There's lots in this report that you should be pleased with. For example, it's good that you're listening better in lessons and that your homework's not late any more. Well done. I'm, very happy with it. I'm surprised, though, that you didn't do better in maths and science. I thought you were more comfortable with them now. If you know what you find difficult, we can try to find a friend or neighbour who can explain it again before term starts. Do you think the report's fair? Are you pleased with it?
Sorry. I don't call this a tidied room. You've done well to put all your clothes and toys away but you're going to have to sort out that pile of paper and comics in the corner too before we invite a friend round. You can show it off to me when it's done and I'll bring you a cold drink to celebrate.
I am happy to take you shopping with me but to be honest I wasn't happy with how you behaved this time. It's not on for you to badger me constantly about having something to eat and then to nag about missing a TV programme. I usually enjoy your company but I won't take you again if there's going to be a repeat performance.

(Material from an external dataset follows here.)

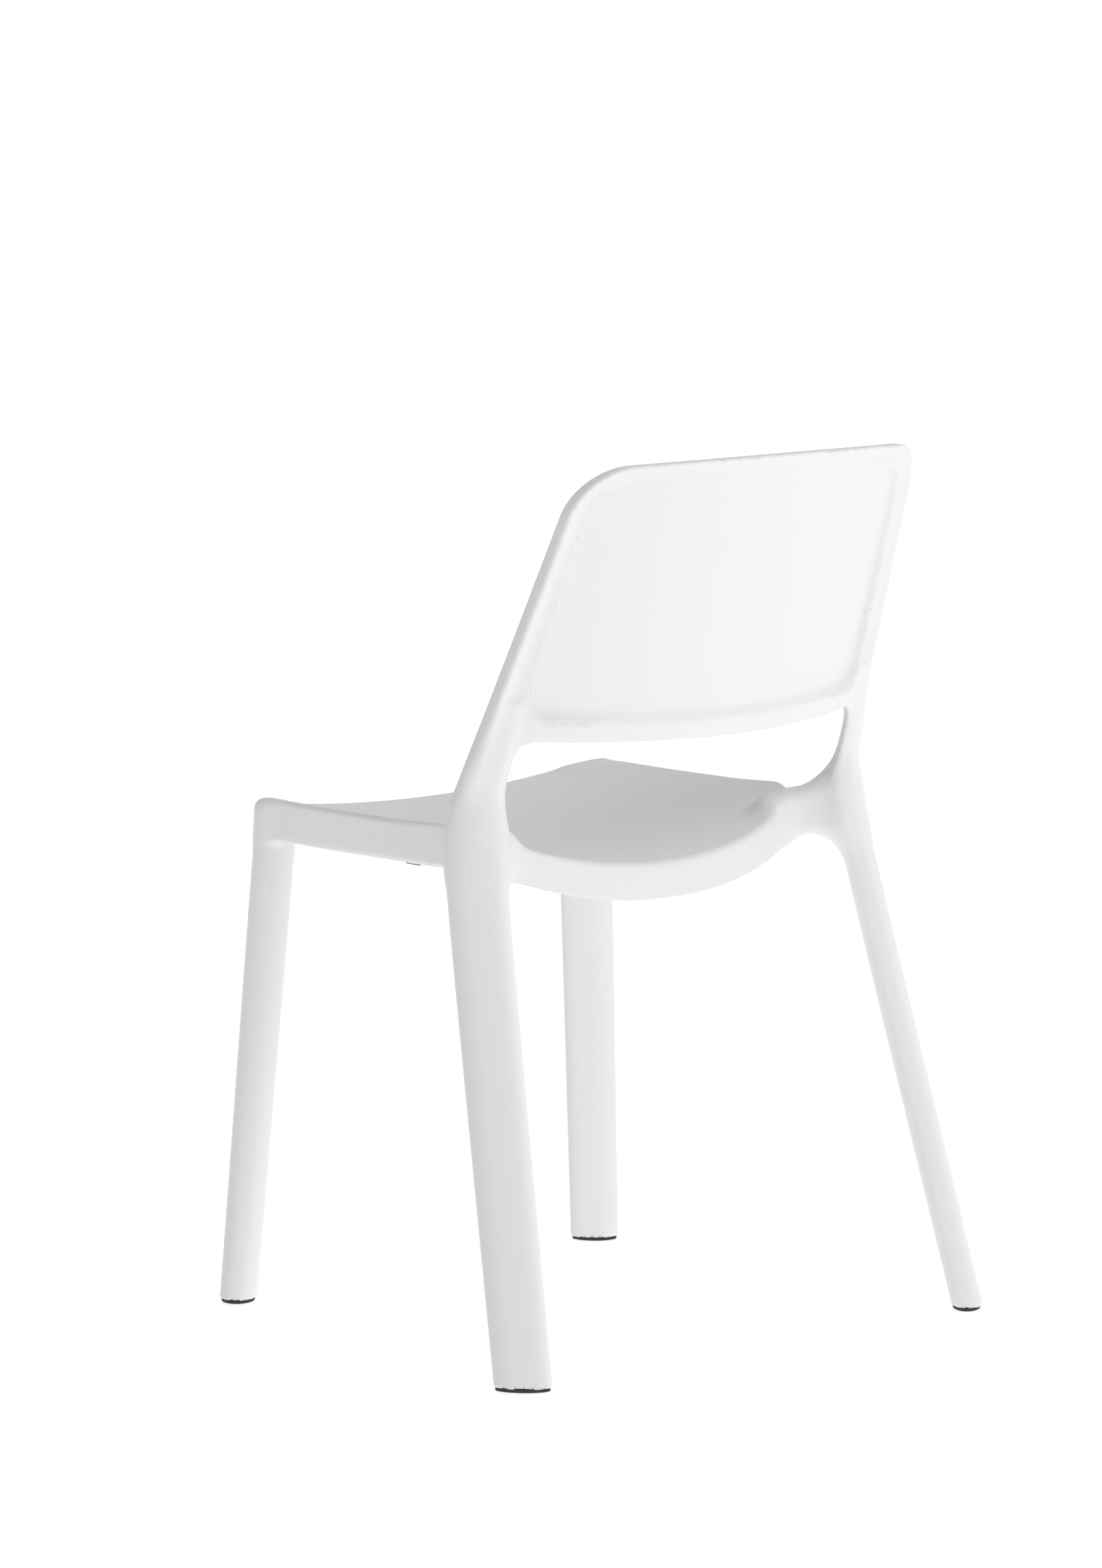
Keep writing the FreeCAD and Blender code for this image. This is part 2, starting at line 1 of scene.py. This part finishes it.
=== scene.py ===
"""Stacking chair, dressed for the camera.

The chair is one plastic moulding, so one smooth skin stands for all its CAD regions. The skin is
the zero level of a signed distance field: rounded tubes for the legs, a curved plate with a
recessed web for the back, a dished shell with a skirt for the seat. Blending the fields gives the
moulded fillets. The field is worked out in millimetres, for the +X half, and mirrored.
"""
import math

import bpy
import numpy as np
import openvdb
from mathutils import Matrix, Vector


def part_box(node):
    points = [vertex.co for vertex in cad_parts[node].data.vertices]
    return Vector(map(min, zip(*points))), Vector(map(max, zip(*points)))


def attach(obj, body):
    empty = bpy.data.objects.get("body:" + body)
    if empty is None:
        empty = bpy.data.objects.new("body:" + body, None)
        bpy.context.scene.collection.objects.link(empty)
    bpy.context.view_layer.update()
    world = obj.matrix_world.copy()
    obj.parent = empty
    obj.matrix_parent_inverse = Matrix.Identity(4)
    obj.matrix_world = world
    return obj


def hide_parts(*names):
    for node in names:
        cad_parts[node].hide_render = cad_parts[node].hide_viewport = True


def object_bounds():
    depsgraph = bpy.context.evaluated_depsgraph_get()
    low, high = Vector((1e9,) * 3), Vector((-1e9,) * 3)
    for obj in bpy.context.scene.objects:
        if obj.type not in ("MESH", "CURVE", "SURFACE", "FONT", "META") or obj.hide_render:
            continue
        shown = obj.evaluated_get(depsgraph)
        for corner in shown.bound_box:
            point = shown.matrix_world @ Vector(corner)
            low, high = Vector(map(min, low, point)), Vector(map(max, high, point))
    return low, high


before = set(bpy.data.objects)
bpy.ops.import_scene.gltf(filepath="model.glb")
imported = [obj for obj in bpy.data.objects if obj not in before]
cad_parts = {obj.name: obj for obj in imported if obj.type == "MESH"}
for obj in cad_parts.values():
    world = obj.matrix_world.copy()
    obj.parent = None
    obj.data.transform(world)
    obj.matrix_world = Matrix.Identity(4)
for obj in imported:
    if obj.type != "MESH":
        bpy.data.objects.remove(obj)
cad_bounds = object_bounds()

MM = 0.001


def box_mm(node):
    """Lowest and highest corner of a CAD node, in millimetres."""
    return [[value / MM for value in corner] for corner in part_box(node)]


def middle_mm(node):
    low, high = box_mm(node)
    return [(a + b) / 2 for a, b in zip(low, high)]


# ---------------------------------------------------------------- places, from the CAD boxes

TOP = cad_bounds[1][2] / MM
REAR_FOOT = middle_mm("glide_rear_left")
FRONT_FOOT = middle_mm("glide_front_left")
FOOT_HEIGHT = box_mm("rear_leg_left")[0][2]
SEAT_HALF = box_mm("apron_left")[1][0]
SEAT_FRONT = box_mm("seat_panel")[0][1]
SEAT_REAR = box_mm("seat_panel")[1][1]
SEAT_SIDE = box_mm("rear_leg_left")[1][2]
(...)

Those answers are good, so you have clearly understood the passage. But you have spoilt this homework by rushing it. It is hard to read and I know you can spell better than that. I'd like you to read it through again, marking which words you now think you misspelt, check and correct them if necessary. And next time, I will want to see better handwriting and presentation.
This is much better. Well done. You got 12 sums right this time, which is much better than eight last time. Have a look at the four I've marked as wrong. See if you're making the same kind of mistake each time.